Leveraging Snowflake Schema for Scalability and Data Integrity
Large enterprises face a critical challenge: maintaining consistency across millions of records while accommodating constant change. The hierarchical approach delivers precisely this capability when your data complexity demands it.

Maintaining Consistency in Evolving Datasets
Your normalized structure prevents data duplication across massive dimension tables. This becomes crucial when tracking millions of customers across complex geographic hierarchies.
Each unique value appears just once in the entire system. Storage costs drop significantly compared to redundant approaches.
Updates transform from massive operations into simple single-row changes. Restructuring product categories or sales territories becomes manageable rather than overwhelming.
Multinational retailers exemplify the ideal use case. They connect sales data to normalized product, category, and department tables.
This approach mirrors real-world business hierarchies accurately. Your ETL pipelines simplify when updating discrete normalized tables.
Choose this method when your organization naturally operates through layered structures. The scalability advantages compound as your business grows into new markets.
Final Thoughts on Modeling Your Data Warehouse
The real power of your data warehouse emerges when you stop treating schema selection as a binary choice.
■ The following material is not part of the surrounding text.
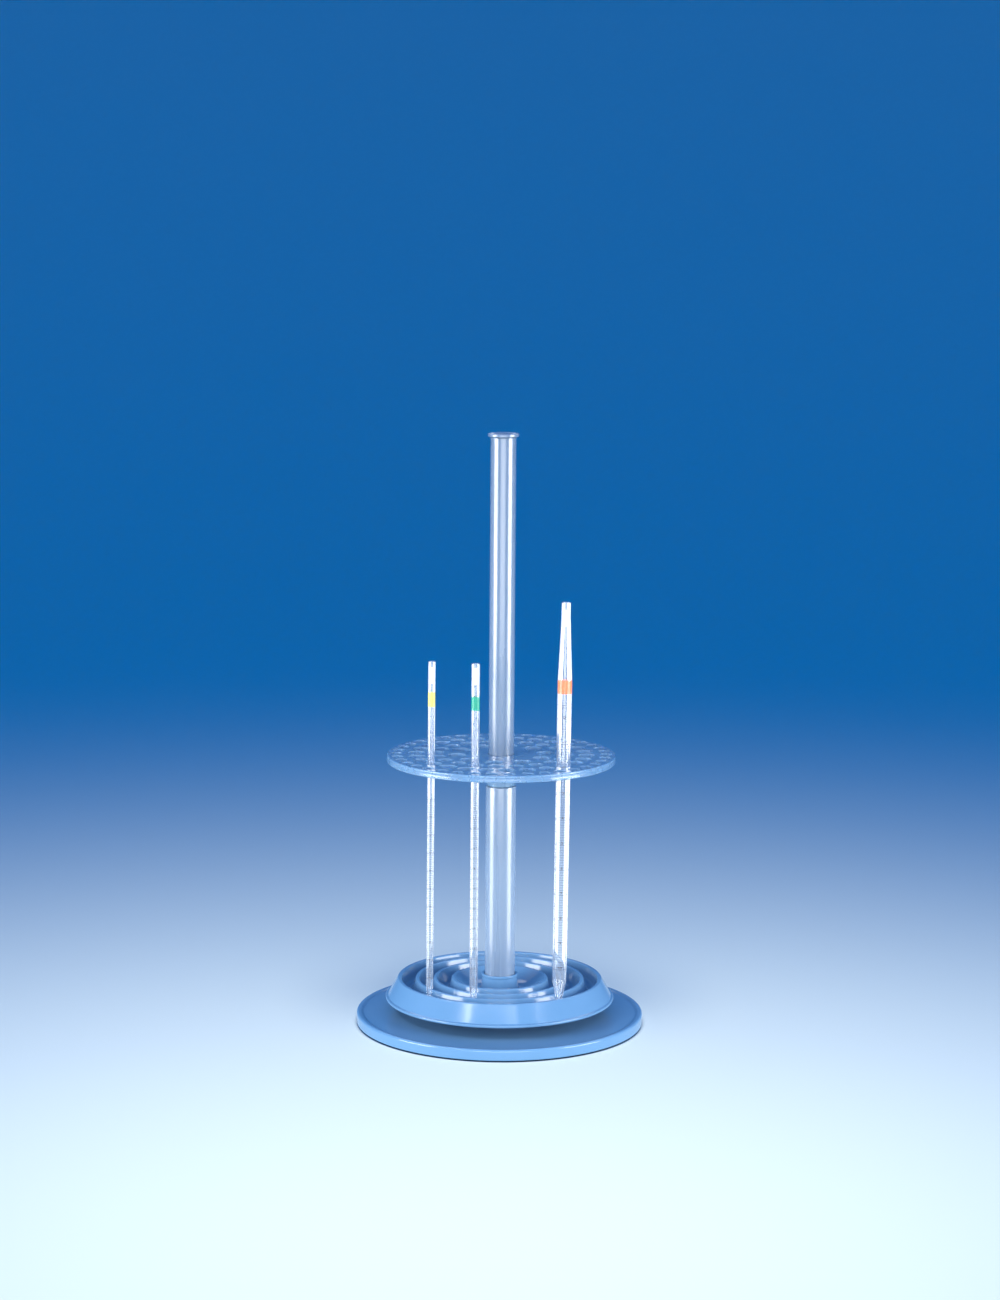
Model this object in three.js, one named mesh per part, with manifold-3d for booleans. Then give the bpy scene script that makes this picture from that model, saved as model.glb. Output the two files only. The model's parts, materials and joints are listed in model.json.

Most teams successfully blend both approaches based on actual usage patterns.
Keep frequently queried dimensions flat for speed—think time, product, and customer tables. Normalize complex hierarchies like locations or employee structures for easier maintenance.
Modern cloud platforms make hybrid modeling practical through materialized views and intelligent optimization. Your business users get fast performance without seeing the underlying complexity.
Start with what fits your immediate needs, then evolve as you identify bottlenecks. The goal isn’t architectural purity—it’s building a maintainable system that delivers fast, accurate insights as your organization grows.